Disadvantages of Paypal Credit cash advance

  • You cannot advance money for yourself: PayPal Credit’s cash advance feature allows users to send money to friends or family; you cannot use this feature to send funds to yourself. When you advance cash on your credit card, you get money yourself and can use it immediately.
  • High APR: The average APR for credit cards is 86%. For regular credit cards, the APR you are charged for a cash advance is often 5% higher than the APR for a standard purchase. Adding the 5% additional APR for cash advances, it’s 21.86%, still 4 percentage points lower than the APR for a cash advance with PayPal Credit. you can probably get a better APR with a credit card, especially if you have good credit.

Alternatives to PayPal Credit cash advance

PayPal Credit may seem a good option when you need to send cash in a pinch. But whether it’s the best choice for you really depends on how much time you’ll take to pay it off. Here are some alternative options.

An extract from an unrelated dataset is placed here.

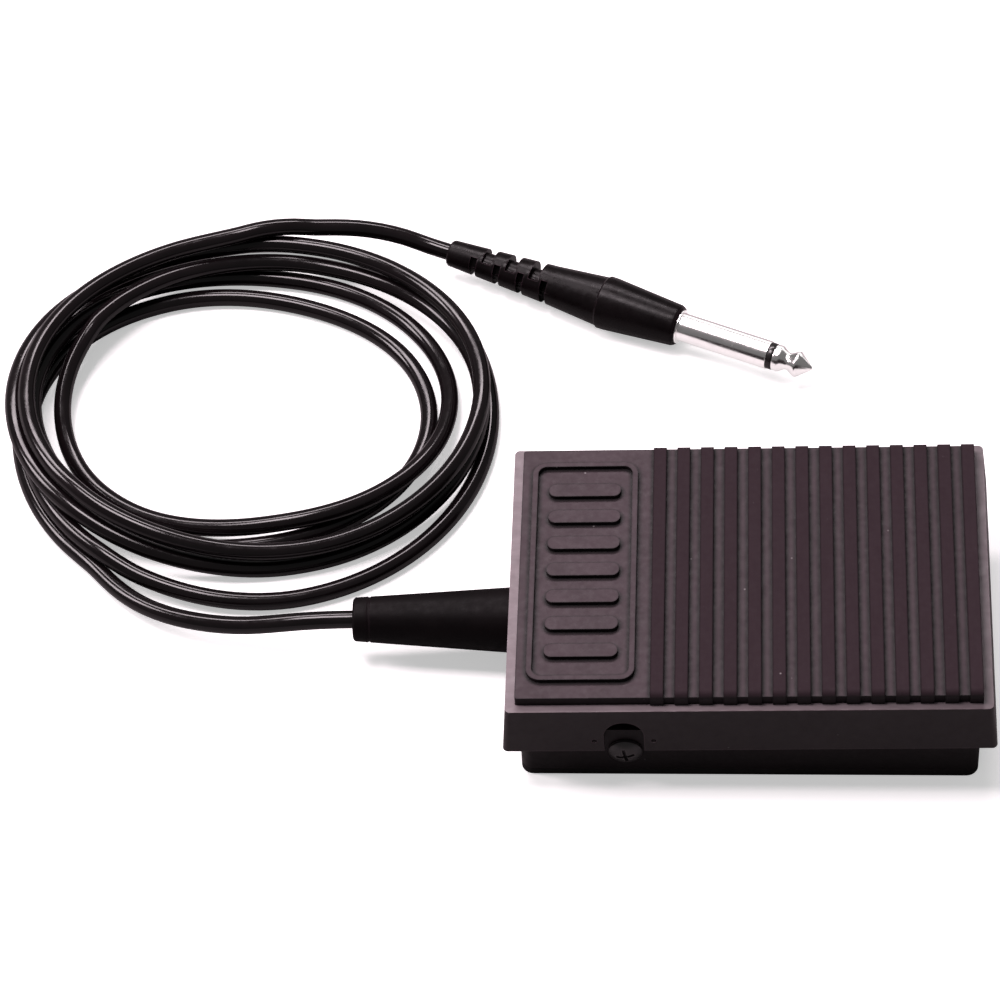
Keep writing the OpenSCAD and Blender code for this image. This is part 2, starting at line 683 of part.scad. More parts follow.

  • Borrow from friends and family. Borrowing cash from family and friends often comes with no interest rates or fees, making it much less expensive than a cash advance.
  • Use your credit card. If you need to buy things, use your credit card to pay for the purchases, if it has a lower APR. Even better, consider getting a credit card with no cash advance fee.
  • Transfer a balance to a credit card that offers an initial 0% APR. Consider getting a credit card with a 0% APR intro period and transferring to it the balance from a credit card cash advance. You will have already paid the cash advance fee on one card, and may still have to pay a balance transfer fee, but even together this figure may be lower than the cash advance APR. Plus, you’ll be buying time to pay off the balance.

The bottom line

If you don’t have cash available in your virtual wallets or debit cards, PayPal Credit can be a convenient way to get cash fast to your friends and family, but it comes with fees and doesn’t allow you to advance cash to yourself. You’ll also need to be careful and make sure pay off your balance on time to avoid a hefty interest charge.